Reproduce the listing below verbatim.

— START —

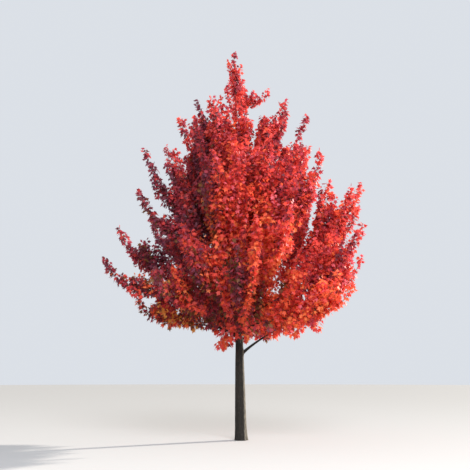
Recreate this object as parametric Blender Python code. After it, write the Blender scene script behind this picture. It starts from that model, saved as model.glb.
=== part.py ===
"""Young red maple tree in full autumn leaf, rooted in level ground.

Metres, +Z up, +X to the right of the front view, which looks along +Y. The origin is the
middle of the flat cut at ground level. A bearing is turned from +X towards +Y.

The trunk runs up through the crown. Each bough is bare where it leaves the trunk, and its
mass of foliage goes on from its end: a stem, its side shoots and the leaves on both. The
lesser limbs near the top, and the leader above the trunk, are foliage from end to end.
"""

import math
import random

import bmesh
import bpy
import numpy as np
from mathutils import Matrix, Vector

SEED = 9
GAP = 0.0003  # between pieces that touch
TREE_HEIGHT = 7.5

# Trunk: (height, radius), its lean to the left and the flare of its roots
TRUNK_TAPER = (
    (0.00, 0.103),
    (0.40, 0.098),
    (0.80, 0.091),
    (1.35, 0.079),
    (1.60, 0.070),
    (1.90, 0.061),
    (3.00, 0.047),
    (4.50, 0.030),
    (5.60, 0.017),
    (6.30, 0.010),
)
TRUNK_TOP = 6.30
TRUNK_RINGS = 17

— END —

ANSWER FOR THIS EXERCISE:
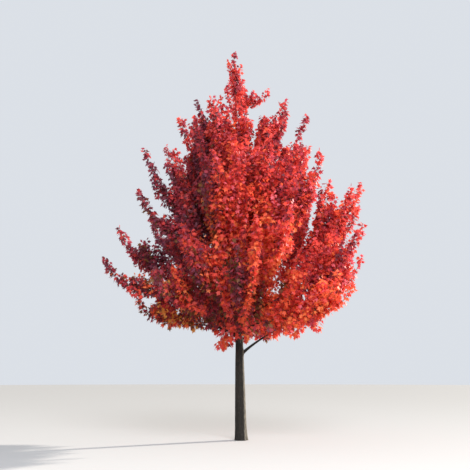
Recreate this object as parametric Blender Python code. After it, write the Blender scene script behind this picture. It starts from that model, saved as model.glb.
=== part.py ===
"""Young red maple tree in full autumn leaf, rooted in level ground.

Metres, +Z up, +X to the right of the front view, which looks along +Y. The origin is the
middle of the flat cut at ground level. A bearing is turned from +X towards +Y.

The trunk runs up through the crown. Each bough is bare where it leaves the trunk, and its
mass of foliage goes on from its end: a stem, its side shoots and the leaves on both. The
lesser limbs near the top, and the leader above the trunk, are foliage from end to end.
"""

import math
import random

import bmesh
import bpy
import numpy as np
from mathutils import Matrix, Vector

SEED = 9
GAP = 0.0003  # between pieces that touch
TREE_HEIGHT = 7.5

# Trunk: (height, radius), its lean to the left and the flare of its roots
TRUNK_TAPER = (
    (0.00, 0.103),
    (0.40, 0.098),
    (0.80, 0.091),
    (1.35, 0.079),
    (1.60, 0.070),
    (1.90, 0.061),
    (3.00, 0.047),
    (4.50, 0.030),
    (5.60, 0.017),
    (6.30, 0.010),
)
TRUNK_TOP = 6.30
TRUNK_RINGS = 17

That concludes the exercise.